PROBLEM TO WORK ON
Would you quote the material below from its first line through the line containing "two-way swing flap.", exactly and with both ends included?

Scripts that build objects
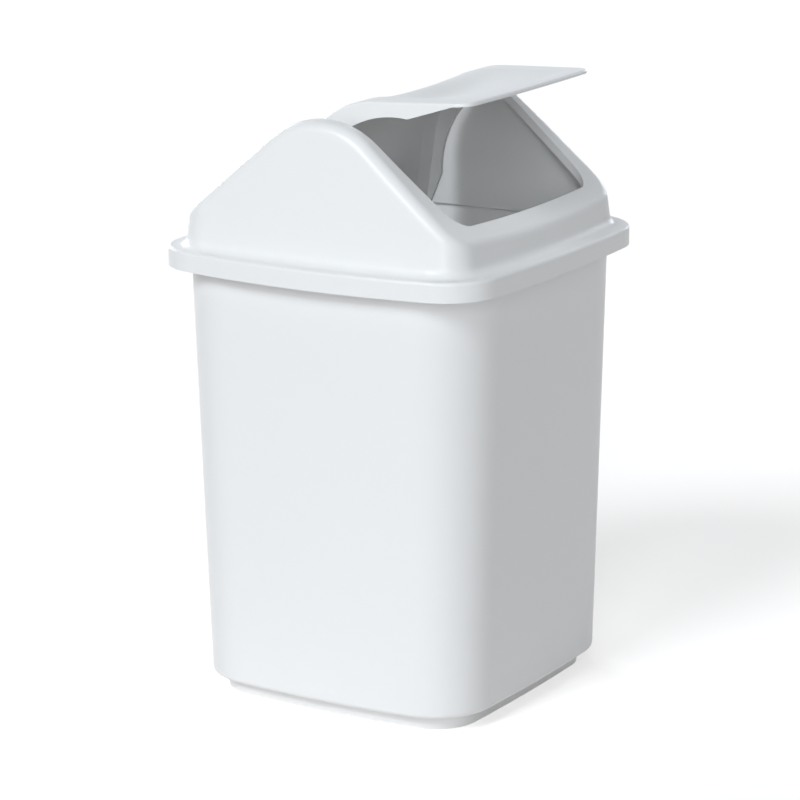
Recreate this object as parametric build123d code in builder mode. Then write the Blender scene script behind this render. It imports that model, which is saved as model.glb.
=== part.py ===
"""Countertop waste bin with a lift-off hood and a two-way swing flap.

Three mouldings: a tapered bin on a set-in foot, a gabled hood whose skirt drops over the bin's
rim, and a two-winged flap that hangs in the hood's mouth on two pins of its own.

Millimetres, +Z up. The origin is on the surface the bin stands on, under the middle of the bin.
The hood's gables face -Y and +Y, so its ridge and the flap's pins run along Y, and the two
mouths face +X and -X. The flap is modelled swung open, with its +X wing lifted.
"""

import os
from math import asin, atan2, cos, hypot, radians, sin, tan

from build123d import *

# ---------------------------------------------------------------- bin
rim_length = 172.8         # X, outside, over the rim's turned-down edge
rim_width = 177.8          # Y, the same
rim_corner = 24.5
rim_end_turn = 13.0        # degrees that the -Y and +Y edges turn from mid-length to the corner
rim_side_turn = 5.6        # the same for the -X and +X edges
rim_height = 214.8
rim_thickness = 2.0
rim_edge_drop = 5.0        # how far the turned-down edge reaches below the rim's top
rim_edge_wall = 1.6

base_setback_x = 11.05     # from the rim's edge in to the foot of the wall
base_setback_y = 11.4
base_corner = 29.0
base_end_turn = 8.4        # degrees, as for the rim
base_side_turn = 3.6
base_edge_radius = 2.5
bin_draft = 1.65           # degrees from vertical
bin_wall = 2.0
floor_thickness = 2.4
foot_height = 7.3
foot_inset = 7.6           # from the wall in to the foot
foot_ring_width = 4.0      # the ring that touches the table
foot_recess = 2.0          # the floor's underside is this far above the table

# ---------------------------------------------------------------- hood
hood_wall = 1.8
skirt_clearance = 0.3      # skirt to the rim's edge
skirt_drop = 7.5           # how far the skirt reaches below the rim's top
flange_edge_radius = 1.6
dome_setback_x = 7.1       # from the rim's edge in to the dome's wall, at the level of the rim
dome_setback_y = 7.6
dome_root_radius = 5.0
dome_draft = 7.6           # degrees from vertical
dome_corner = 18.0
dome_end_turn = 6.0        # degrees that each gable turns from its middle to the corner
dome_side_turn = 5.6       # the same for the walls under the slopes
dome_edge_radius = 6.0     # where the slopes turn into the walls
ridge_radius = 41.0
ridge_rise = 66.0          # from the rim up to the top of the ridge
eave_rise = 13.46          # from the rim up to where a slope meets its wall

mouth_setback_x = 10.1     # in plan, from the dome's wall in to the mouth
mouth_setback_y = 17.2
mouth_corner = 11.0
mouth_end_turn = 6.2       # degrees
mouth_side_turn = 2.9
mouth_lip_wall = 1.6
mouth_lip_drop = 2.0       # how far the lip round the mouth reaches below the roof's underside

# ---------------------------------------------------------------- swing flap
flap_wall = 1.8
flap_tip_clearance = 3.9   # free edge to the mouth's edge, in plan
flap_side_clearance = 4.0  # side of the flap to the mouth's edge, at the ridge
flap_side_taper = 3.2      # each side draws in by this much from the ridge to the free edge
flap_tip_bow = 1.5
flap_corner = 8.0
flap_edge_radius = 1.2
skirt_corner_reach = 35.5  # X, in plan, from the pivot to the lowest point of a side skirt
skirt_corner_drop = 20.0   # below the pivot
skirt_arch_drop = 3.2      # middle of the arch under the pins, below the pivot
skirt_end_setback = 8.3    # in plan, from the free edge to where a side skirt runs out
open_angle = 43.0          # degrees from closed

scoop_border = 14.6        # from the flap's side in to the scoop, at the ridge
scoop_spread = 1.12        # the scoop's section is drawn this much wider than the scoop
scoop_headroom = 12.0
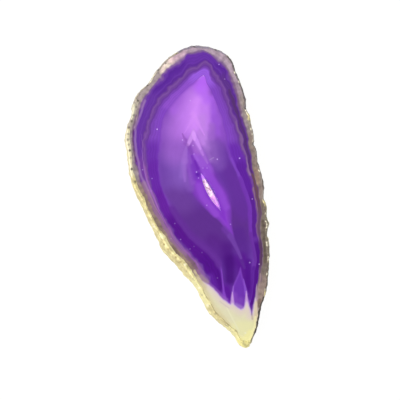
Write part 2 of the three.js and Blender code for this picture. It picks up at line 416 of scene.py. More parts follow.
# Tints of the heart: dark below, lavender on the left, a glow under its apex, dull on the right
HEART_VEILS = [
    Veil("5f2e8e", [(192, 224), (236, 226)], 10, 22, 0.95, IN_HEART),
    Veil("591f89", [(213, 243), (222, 252)], 4, 10, 0.7, IN_HEART),
    Veil("4f0f82", [(228, 248), (229, 262)], 1, 12, 0.7, IN_HEART),
    Veil("48067c", [(230, 260), (230, 280)], 1.5, 9, 0.9, IN_HEART),
    Veil("5c0e98", [(226, 290), (230, 303)], 1.5, 8, 0.9, IN_HEART),
    Veil("5a2690", [(239, 234), (243, 252)], 3, 8, 0.85, IN_HEART),
    Veil("580f90", [(241, 259), (246, 292)], 2.5, 8, 0.9, IN_HEART),
    Veil("51078c", [(248.5, 262), (248.5, 290)], 1, 4.5, 0.8, IN_HEART),
    Veil("652e9c", [(232, 172), (244, 210)], 4, 12, 0.8, IN_HEART),
    Veil("8c50c2", [(206, 92), (214, 124), (190, 120), (172, 120)], 12, 20, 1.0, IN_HEART),
    Veil("6c3e9b", [(170, 188), (184, 202)], 4, 15, 0.85, IN_HEART),
    Veil("7446ac", [(163, 158), (164, 182)], 3, 12, 0.8, IN_HEART),
    Veil("8558bc", [(178, 160), (181, 178)], 2, 16, 0.9, IN_HEART),
    Veil("7d4cb2", [(217, 148), (219, 164)], 2, 9, 0.85, IN_HEART),
    Veil("9c62cc", [(190, 106), (178, 128), (177, 150)], 4, 20, 0.9, IN_HEART),
    Veil("a660de", [(196, 86), (186, 98), (176, 110)], 2, 8, 0.9, IN_GLOW, 0.04),
    Veil("b270de", [(194, 100), (184, 120), (181, 130)], 3, 15, 0.9, IN_GLOW, 0.04),
    Veil("c47ef0", [(197, 98), (189, 118), (190, 128)], 3, 13, 0.9, IN_GLOW, 0.04),
    Veil("d48cfa", [(199, 104), (196, 125)], 2, 11, 0.95, IN_GLOW, 0.04),
    Veil("bb68fa", [(203.5, 80), (201.5, 87)], 1.5, 11, 0.9, IN_GLOW, 0.03),
    Veil("a860e6", [(211, 100), (214, 120)], 1.5, 7, 0.8, IN_GLOW, 0.04),
    Veil("c67ff2", [(204.5, 106), (205.5, 128)], 2, 7, 0.9, IN_HEART),
    Veil("bc6ef8", [(203.5, 90), (206.5, 100)], 1, 7, 0.7, IN_GLOW),
    Veil("9c58d8", [(217, 118), (219, 132)], 1, 7, 0.85, IN_HEART),
    Veil("8c4cc6", [(223, 128), (224, 138)], 0.5, 5, 0.7, IN_HEART),
    Veil("b27bdc", [(204.5, 136), (207, 147)], 1.5, 7, 0.85, IN_HEART),
    Veil("a468d2", [(211.5, 126), (211.5, 138)], 1, 5, 0.7, IN_HEART),
    Veil("c486ea", [(205, 138), (203.5, 130), (202, 118)], 0.8, 7, 0.75, IN_HEART, 0.1, 0.5),
    Veil("8f5dbe", [(212.5, 144), (214.5, 160)], 0.5, 7, 0.75, IN_HEART),
    Veil("c486ea", [(199, 133), (202.5, 143)], 0.8, 4.2, 0.8, IN_HEART),
    Veil("9b68c8", [(206.5, 151), (210, 160)], 0.8, 4.2, 0.75, IN_HEART),
    Veil("dc94fc", [(204.5, 135), (198.5, 124), (193.3, 114)], 0.3, 4, 0.55, IN_HEART, 0.1, 0.2),
    Veil("d68ff8", [(184.5, 133), (189.5, 125), (193.3, 118)], 0.3, 3.4, 0.4, IN_HEART, 0.1, 0.2),
    Veil("9668cc", [(183, 164), (182.5, 176)], 0.5, 5, 0.6, IN_HEART),
    Veil("8858bc", [(187, 176), (188, 183), (190.5, 188)], 0.8, 6, 0.6),
    Veil("9153bb", [(182.3, 133.5), (184, 137.5), (186.3, 140.5)], 0.5, 2.4, 0.7, IN_HEART, 0.1, 0.3),
    Veil("ba7cf2", [(198, 80), (203, 75.8)], 0.1, 1.1, 0.5),
    Veil("b08cd2", [(210, 159.6), (213.6, 157.6)], 0.1, 0.9, 0.5, IN_HEART),
]

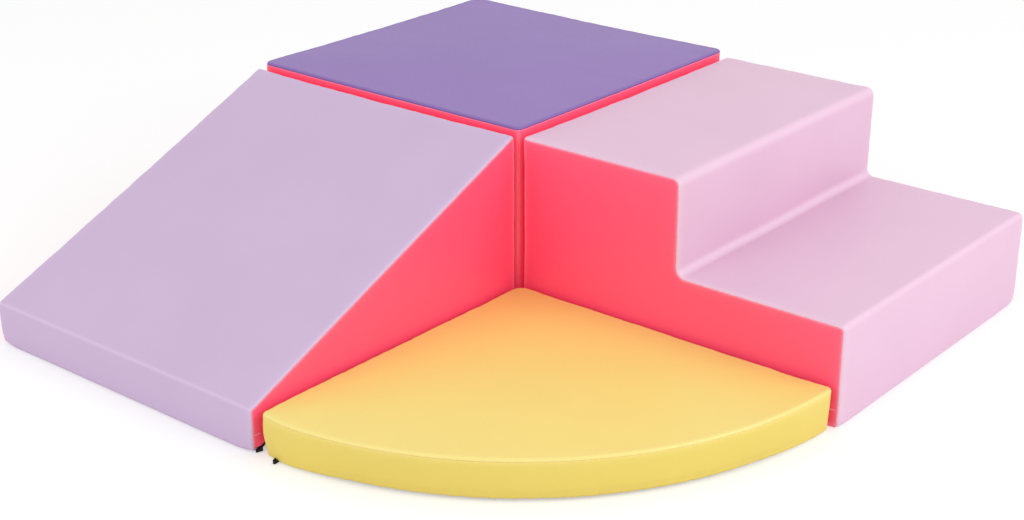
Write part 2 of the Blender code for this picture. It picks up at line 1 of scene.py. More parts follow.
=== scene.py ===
"""Looks of a soft play corner set: a corner block, a ramp, a pair of steps and a quarter-round mat.

Each cover is cut as flat panels that fold over the same shapes as the solids. A cloth simulation fills the
covers, and the seams, puckers and drawn corners come after it. Inside are the foams, and below the base
cloths, the zips and the tapes. Metres, +Z up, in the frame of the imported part.
"""

import math
from collections import namedtuple

import bmesh
import bpy
import numpy as np
from mathutils import Matrix, Vector, kdtree, noise
from mathutils.geometry import delaunay_2d_cdt


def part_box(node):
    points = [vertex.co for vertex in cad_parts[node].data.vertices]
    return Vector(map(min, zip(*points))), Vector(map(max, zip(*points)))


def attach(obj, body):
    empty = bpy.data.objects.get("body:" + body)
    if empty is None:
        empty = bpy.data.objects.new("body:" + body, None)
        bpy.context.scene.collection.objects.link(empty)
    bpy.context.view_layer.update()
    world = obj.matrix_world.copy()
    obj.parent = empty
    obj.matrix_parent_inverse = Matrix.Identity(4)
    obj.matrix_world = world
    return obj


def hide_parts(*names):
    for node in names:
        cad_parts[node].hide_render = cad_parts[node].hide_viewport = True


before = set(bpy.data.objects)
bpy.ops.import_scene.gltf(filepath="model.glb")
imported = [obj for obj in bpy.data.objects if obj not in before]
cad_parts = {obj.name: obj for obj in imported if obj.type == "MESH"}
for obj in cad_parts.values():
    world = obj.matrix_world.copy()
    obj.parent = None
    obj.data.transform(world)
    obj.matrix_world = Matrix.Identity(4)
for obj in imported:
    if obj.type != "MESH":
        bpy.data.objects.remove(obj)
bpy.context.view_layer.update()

# The photograph's camera
IMAGE_WIDTH = 1024
FOCAL_PIXELS = 1804.6
SENSOR_WIDTH = 36
CAMERA_PLACE = (1.6058, -1.9706, 1.1699)
CAMERA_AZIMUTH = math.radians(39.47)
CAMERA_ELEVATION = math.radians(22.72)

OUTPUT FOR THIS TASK
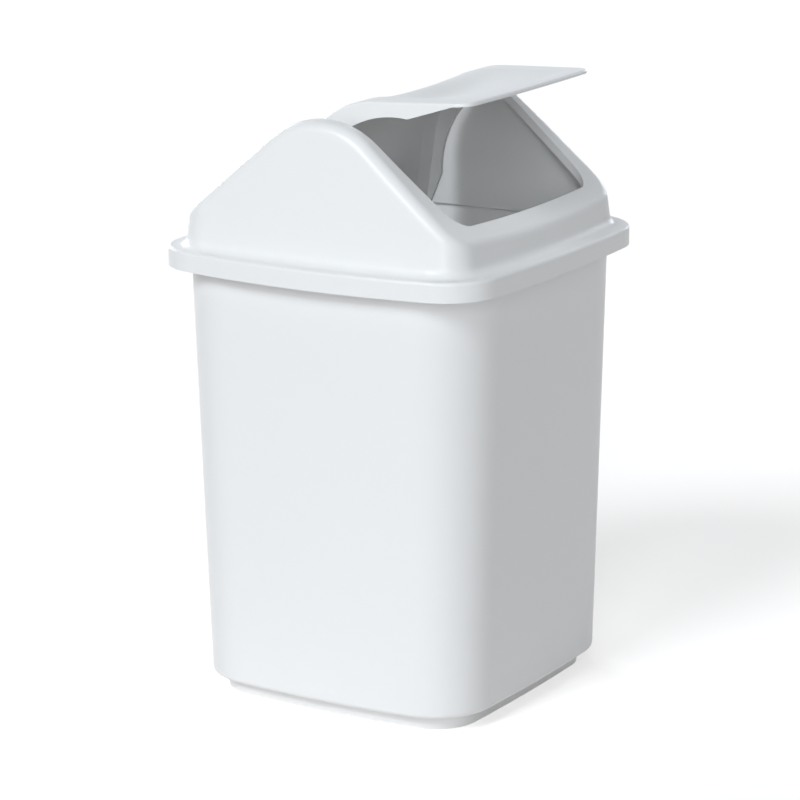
Recreate this object as parametric build123d code in builder mode. Then write the Blender scene script behind this render. It imports that model, which is saved as model.glb.
=== part.py ===
"""Countertop waste bin with a lift-off hood and a two-way swing flap.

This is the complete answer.